Основная идея этой в высшей степени возвышенной «Спекуляции», с которой связана революция и новая эпоха в математике, должна быть представлена здесь в общепонятной форме.

На плоской поверхности любая фигура может быть перенесена из любого места в любое другое место, причем ее форма при этом нисколько не меняется. Другими словами, на плоскости в любых двух местах возможны две конгруэнтные фигуры. То же самое происходит и на сферической поверхности; в ней также любая фигура, треугольник, многоугольник и т.д., абсолютно смещаема: «сторона» и угол фигуры при перемещении остаются совершенно одинаковыми. На эллипсоиде ситуация иная. Здесь фигура меняет свою форму при определенных смещениях, точнее, нельзя считать, что каждая фигура везде одинаково смещена относительно самой себя, так как эллипсоид не везде имеет одинаковую кривизну или, по Гауссу, везде одинаковую меру кривизны52. Перенести фигуру со сферической поверхности радиуса m на другую сферическую поверхность радиуса m1 также невозможно, поскольку кривизна этих двух поверхностей различна. В общем случае: конгруэнтные фигуры возможны только в таких двух точках поверхности или только на таких двух поверхностях, которые имеют одинаковую меру кривизны. Наконец, этот ход мысли приводит к следующему результату: обычная евклидова планиметрия справедлива только для плоскости и для таких поверхностей, которые возникают из плоскости путем изгиба с неизменными внутренними размерами, например, цилиндров и конусов. Если поставить себя на место интеллекта, который смотрит только на два измерения (эту идею в свое время остроумно развил Фехнер)53), то Евклид останется авторитетом только в том случае, если кривые линий этого интеллекта удовлетворяют указанным условиям. В другом случае получается иная планиметрия, чуждая нашим наблюдательным способностям.

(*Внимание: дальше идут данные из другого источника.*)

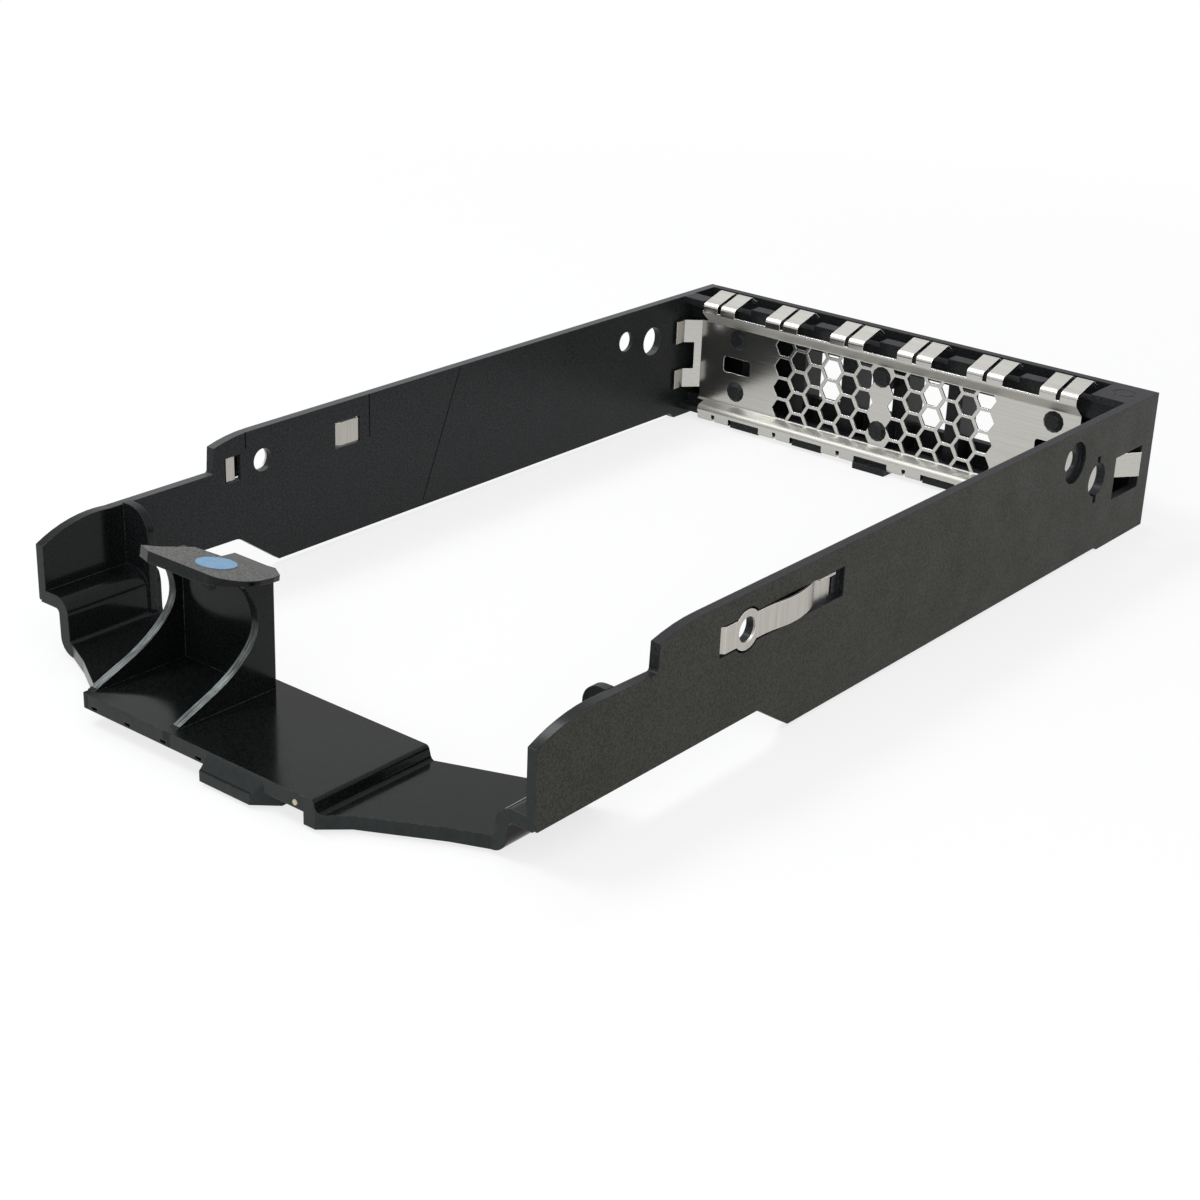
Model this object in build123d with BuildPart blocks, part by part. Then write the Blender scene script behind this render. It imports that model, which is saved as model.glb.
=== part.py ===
from build123d import *
import os
from math import cos, radians, sin, tan

os.makedirs("parts", exist_ok=True)

# Carrier for a 3.5 inch drive. X runs across, Y from the handle to the far end, Z up.
# While the pieces are drawn, Y is 0 at the near ends of the walls and Z is 0 at their underside.

# Driving dimensions, millimetres
drive_width = 101.6
drive_clearance = 0.35
wall = 1.75
length = 181.0
height = 26.2
foot_drop = 0.6
foot_length = 18.5
left_foot_length = 14.0
front_hole_y = 47.4
hole_pitch = 101.6
hole_z = 20.2
screw_hole = 4.2
sheet = 0.4
fit_gap = 0.1

inner = drive_width / 2 + drive_clearance
outer = inner + wall
rear_hole_y = front_hole_y + hole_pitch

# Walls beside the handle: lower than the rest, and cut away below
right_under = 5.4
right_under_end = 51.6
left_under = 7.7
left_under_end = 41.5
left_rise = 0.6
under_slope = 8.6
near_top = 20.4
crown_y = 14.0
crown = 0.3
right_riser = 25.9
left_riser = 36.0

# Handle plate
floor = 2.2
plate_left = -27.0
plate_right = 23.2
plate_near = -12.6
plate_far = 10.7
plate_top = 4.4
plate_under = 2.0
lip_left = 1.1
lip_right = 15.2
lip_reach = 14.0
step_back = 19.6
step_inset = 4.3
step_radius = 1.9
web_front = 16.5
web = 1.5
web_top = 20.7

# Finger scoop and its roof tab
rib = 1.5
right_rib = -8.3
scoop_wall_front = 6.8
scoop_back = 8.55
tab_tilt = 10.0
tab_near = -2.3
tab_near_top = 25.6
tab_thick = 1.8
tab_taper = 1.2
hook_drop = 0.6
dot_d = 6.3
dot_thick = 0.12

# Far end: screen sheet, then the plastic frame behind it
screen_front = length - 10.0
screen_back = screen_front + sheet
screen_gap = 3.55
screen_half = inner - screen_gap
fold_low = 3.9
fold_high = 21.3
fold_reach = 2.65
post_neck = 2.6
post_head = 4.4
head_height = 0.8
post_z = (7.3, 18.8)
post_x = (-38.1, -2.3, 36.7)
slot_z = 12.95
window_low = 7.6
window_high = 18.6
rear_rib = 3.4
rear_pitch = 12.6
rear_middle = 0.3
rib_front = screen_back + 3.3
block_pitch = 16.0
finger_pair = 8.0
finger_rise = 1.2
slit = 0.9
finger_middle = -1.6
fold_left = -45.8
fold_right = 42.4
corner_cut = 18.4
right_block = 43.9
left_block = -45.9

# Honeycomb
hex_flats = 3.95
hex_rows = 4.57
hex_step = 4.0
hex_middle = -2.2
hex_top = 19.9

# Sprung strip in each wall
clip_width = 4.3
clip_ring = 6.5
clip_bow = 0.6
hook_start = 38.6
hook_end = 42.2
recess_depth = 1.0
recess_width = 5.0
recess_start = 40.6
recess_end = 73.2
slot_start = 65.0
slot_end = 71.2


def corner(sketch, x, y):
    """The sketch's corner nearest to a point on its plane."""
    return sketch.vertices().sort_by_distance((x, y))[0]


def tab_under(y):
    """Height of the roof tab's underside at a place along Y."""
    return tab_near_top - (y - tab_near) * tan(radians(tab_tilt)) - tab_thick / cos(radians(tab_tilt))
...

Если теперь перейти от плоскости (пространства двух измерений) к стереометрическому пространству трех измерений, то, обобщая только что разработанные понятия, становится ясно, что, во-первых, можно представить пространство, в котором везде преобладает одна и та же мера кривизны, и, во-вторых, такое пространство, в котором мера кривизны меняется; кроме того, существует пространство, в котором мера кривизны = 0, и пространство, в котором она имеет другое значение. Возможны плоское и не плоское пространства. В плоском пространстве можно считать, что любая геометрическая форма тела может переноситься всюду неизменной, конгруэнтной самой себе или геометрически тождественной; в неплоском пространстве она изменяется в процессе переноса, вследствие процесса переноса. Евклидова геометрия справедлива в плоском пространстве, но теряет свою справедливость в неплоском пространстве.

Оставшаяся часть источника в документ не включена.